The use of computers for translating a piece of text from one natural language to another is technically referred as “Machine Translation”. In Artificial Intelligence (AI) context, Machine Translation (MT) is considered as an AI-complete problem, which means, solving this problem is equivalent to solving the central problem of AI i.e. creating a generally intelligent system [1]. The first practical approach on using computers for translation was proposed by Weaver (1949) [2]. It acted as a catalyst for MT research. The initial MT models were all about word-word substitutions using bilingual-dictionaries which never delivered adequate translations. The infamous 1966 ALPAC report’s 1 negative assessment stunted the MT research. The major revival of the research came with the statistic-based approaches [3]. These approaches learned the bilingual dictionaries (or translation models), probabilistically, using a sentence-aligned parallel corpus. These models are collectively referred as Statistical Machine Translation (SMT) models. The phrase-based models, which uses phrases as the smallest units for translations instead of words [4], were the de-facto in MT research for more than a decade. Despite being most popular in machine translation research as well as in commercial systems, the translation quality for phrase-based models has been stalled over the years. The phrase based SMT models take translation decisions based on phrases and hence it doesn’t capture the long term dependencies in a sentence. The whole SMT pipeline has become intricate due to the addition of several components such as translation model, language model, re-ordering model, length penalties etc. into the log-linear framework [5]. Due to these difficulties, a substantial change in the existing system was required.

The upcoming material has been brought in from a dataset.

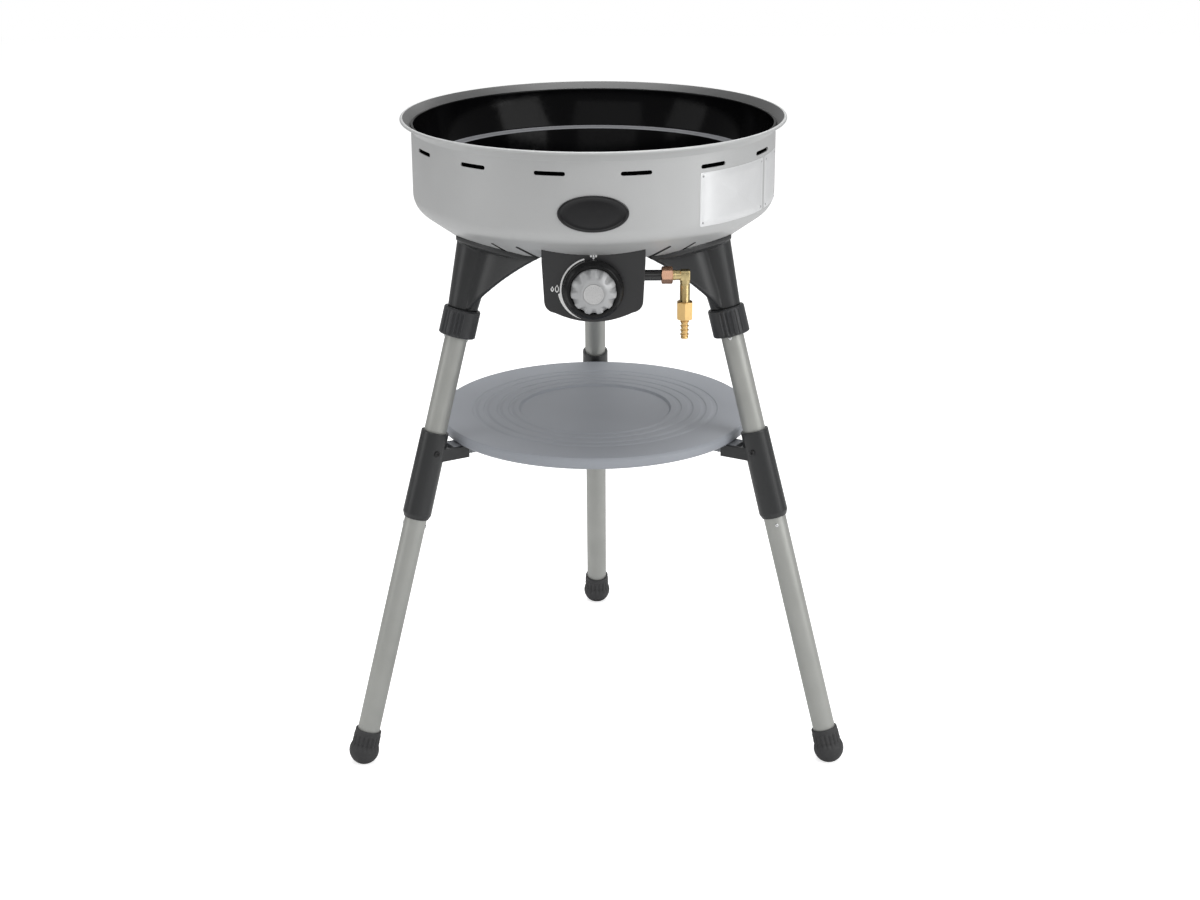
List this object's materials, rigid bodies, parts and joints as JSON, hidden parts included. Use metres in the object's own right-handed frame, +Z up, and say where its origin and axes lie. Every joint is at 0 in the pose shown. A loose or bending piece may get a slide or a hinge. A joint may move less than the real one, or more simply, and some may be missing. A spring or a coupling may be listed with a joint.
{
  "type": "portable tripod gas grill",
  "caption": "Portable gas grill: silver round bowl with a black pan on a splayed tripod, with a round shelf, a front gas knob and a barbed hose inlet.",
  "frame": {"origin": "on the floor at the centre of the three feet", "axes": "+Z up through the bowl's axis; -Y is the front, with the valve panel and knob; +X is the gas inlet's side"},
  "size_m": [0.632, 0.6, 0.8],
  "materials": {
    "bowl_paint": "satin silver-grey paint",
    "black_enamel": "gloss black enamel",
    "steel": "plain",
    "burner_iron": "dark, matt",
    "screw_steel": "zinc plated",
    "spring_steel": "bright wire",
    "ceramic": "glazed",
    "lead_rubber": "matt",
    "dark_plastic": "fine grain",
    "panel_paint": "satin dark grey paint",
    "brass": "bright",
    "gloss_black": "gloss",
    "grey_plastic": "satin",
    "silver_plastic": "satin silver",
    "black_pipe": "satin black",
    "copper_nut": "copper-toned",
    "badge_black": "gloss, bare",
    "label_foil": "satin foil, bare",
    "tube_steel": "satin grey paint",
    "black_screw": "blackened",
    "foot_rubber": "matt, ribbed",
    "shelf_paint": "satin blue-grey",
    "shelf_plastic": "satin, ribbed"
  },
  "bodies": {
    "base": {"bowl_shell": "bowl_paint", "burner_tube": "steel", "burner_head": "burner_iron", "burner_cap": "burner_iron", "burner_bracket": "steel", "bracket_screws": "screw_steel", "igniter_electrode": "ceramic", "igniter_lead": "lead_rubber", "igniter_box": "dark_plastic", "valve_panel": "panel_paint", "panel_screws": "screw_steel", "gas_valve": "brass", "gas_jet": "brass", "inlet_pipe": "black_pipe", "inlet_nut": "copper_nut", "inlet_elbow": "brass", "front_badge": "badge_black", "side_plates": "label_foil", "socket_screws": "screw_steel", "leg_socket_left": "dark_plastic", "leg_socket_right": "dark_plastic", "leg_socket_rear": "dark_plastic"},
    "pan": {"pan": "black_enamel"},
    "valve_plug": {"valve_plug": "brass", "valve_spring": "spring_steel"},
    "knob": {"valve_stem": "screw_steel", "knob_skirt": "gloss_black", "knob_grip": "grey_plastic", "knob_face": "silver_plastic"},
    "collar_left": {"clamp_collar_left": "dark_plastic"},
    "upper_leg_left": {"upper_tube_left": "tube_steel", "upper_pin_left": "screw_steel", "sleeve_left": "dark_plastic", "sleeve_screw_left": "black_screw"},
    "lower_leg_left": {"lower_tube_left": "tube_steel", "lower_pin_left": "screw_steel", "foot_left": "foot_rubber"},
    "collar_right": {"clamp_collar_right": "dark_plastic"},
    "upper_leg_right": {"upper_tube_right": "tube_steel", "upper_pin_right": "screw_steel", "sleeve_right": "dark_plastic", "sleeve_screw_right": "black_screw"},
    "lower_leg_right": {"lower_tube_right": "tube_steel", "lower_pin_right": "screw_steel", "foot_right": "foot_rubber"},
    "collar_rear": {"clamp_collar_rear": "dark_plastic"},
    "upper_leg_rear": {"upper_tube_rear": "tube_steel", "upper_pin_rear": "screw_steel", "sleeve_rear": "dark_plastic", "sleeve_screw_rear": "black_screw"},
    "lower_leg_rear": {"lower_tube_rear": "tube_steel", "lower_pin_rear": "screw_steel", "foot_rear": "foot_rubber"},
    "shelf": {"shelf": "shelf_paint", "shelf_brackets": "shelf_plastic", "shelf_screws": "screw_steel"},
    "hose_tail": {"hose_tail": "brass", "hose_seal": "lead_rubber"},
    "hose_nut": {"hose_nut": "brass"}
  },
  "joints": [
    {"name": "pan_lift", "type": "slide", "parent": "base", "child": "pan", "axis": [0, 0, 1], "range_m": [0, 0.12]},
    {"name": "knob_turn", "type": "hinge", "parent": "base", "child": "valve_plug", "pos_m": [0, -0.174, 0.62884], "axis": [0, -1, 0], "range_deg": [0, 200]},
    {"name": "knob_push", "type": "slide", "parent": "valve_plug", "child": "knob", "axis": [0, 1, 0], "range_m": [0, 0.003], "stiffness_N_per_m": 1500, "springref_m": -0.002},
    {"name": "collar_turn_left", "type": "hinge", "parent": "base", "child": "collar_left", "pos_m": [-0.16503, -0.09528, 0.56212], "axis": [-0.2329, -0.1345, -0.9632], "range_deg": [0, 120]},
    {"name": "leg_pull_left", "type": "slide", "parent": "base", "child": "upper_leg_left", "axis": [-0.2329, -0.1345, -0.9632], "range_m": [0, 0.065]},
    {"name": "foot_pull_left", "type": "slide", "parent": "upper_leg_left", "child": "lower_leg_left", "axis": [-0.2329, -0.1345, -0.9632], "range_m": [0, 0.052]},
    {"name": "collar_turn_right", "type": "hinge", "parent": "base", "child": "collar_right", "pos_m": [0.16503, -0.09528, 0.56212], "axis": [0.2329, -0.1345, -0.9632], "range_deg": [0, 120]},
    {"name": "leg_pull_right", "type": "slide", "parent": "base", "child": "upper_leg_right", "axis": [0.2329, -0.1345, -0.9632], "range_m": [0, 0.065]},
    {"name": "foot_pull_right", "type": "slide", "parent": "upper_leg_right", "child": "lower_leg_right", "axis": [0.2329, -0.1345, -0.9632], "range_m": [0, 0.052]},
    {"name": "collar_turn_rear", "type": "hinge", "parent": "base", "child": "collar_rear", "pos_m": [0, 0.19056, 0.56212], "axis": [0, 0.2689, -0.9632], "range_deg": [0, 120]},
    {"name": "leg_pull_rear", "type": "slide", "parent": "base", "child": "upper_leg_rear", "axis": [0, 0.2689, -0.9632], "range_m": [0, 0.065]},
    {"name": "foot_pull_rear", "type": "slide", "parent": "upper_leg_rear", "child": "lower_leg_rear", "axis": [0, 0.2689, -0.9632], "range_m": [0, 0.052]},
    {"name": "shelf_lift", "type": "slide", "parent": "base", "child": "shelf", "axis": [0, 0, 1], "range_m": [0, 0.028]},
    {"name": "hose_off", "type": "slide", "parent": "base", "child": "hose_tail", "axis": [0, 0, -1], "range_m": [-0.006, 0.01]},
    {"name": "hose_nut_turn", "type": "hinge", "parent": "hose_tail", "child": "hose_nut", "pos_m": [0.108, -0.168, 0.59584], "axis": [0, 0, 1], "continuous": true}
  ]
}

Neural Machine Translation (NMT) addresses several shortcomings of SMT systems. It is a complete end-to-end system which models the entire machine translation process in a single, big neural network with one (or more) layers [6]. NMT hardly requires any linguistic information and it doesn’t have to learn the multiple components (re-ordering, penalties etc.) of SMT systems. The neural machine translation is conceptually simpler than the phrase-based SMT systems. This simplicity does not come at the price of performance. In fact, tech-giant Google replaced phrase-based system in their machine translation service, Google Translate, with neural machine translation. It will not be wrong to say that neural machine translation is the new de-facto in machine translation research as well as commercially.

In the context of Indian languages, there are several existing systems for English-to-Indian and Indian-to-Indian language pairs. The majority of the developed systems have employed the statistical or hybrid (rule based and statistical) approach [7]. Some of the major machine translation systems for Indian language scenarios are: ANGLABHARTI-II (English to Indian languages), ANUBHARTI-II (Hindi to any other Indian language), Anuvadaksh (English to six other Indian languages), AnglaMT etc. Most of these systems employ rule-based as well as hybrid approaches. These systems performs poorly and completely fails to capture long term dependencies. According to the survey by PJ Antony [7], there are around 49 Machine translation systems for several language pairs in Indian language machine translation scenario.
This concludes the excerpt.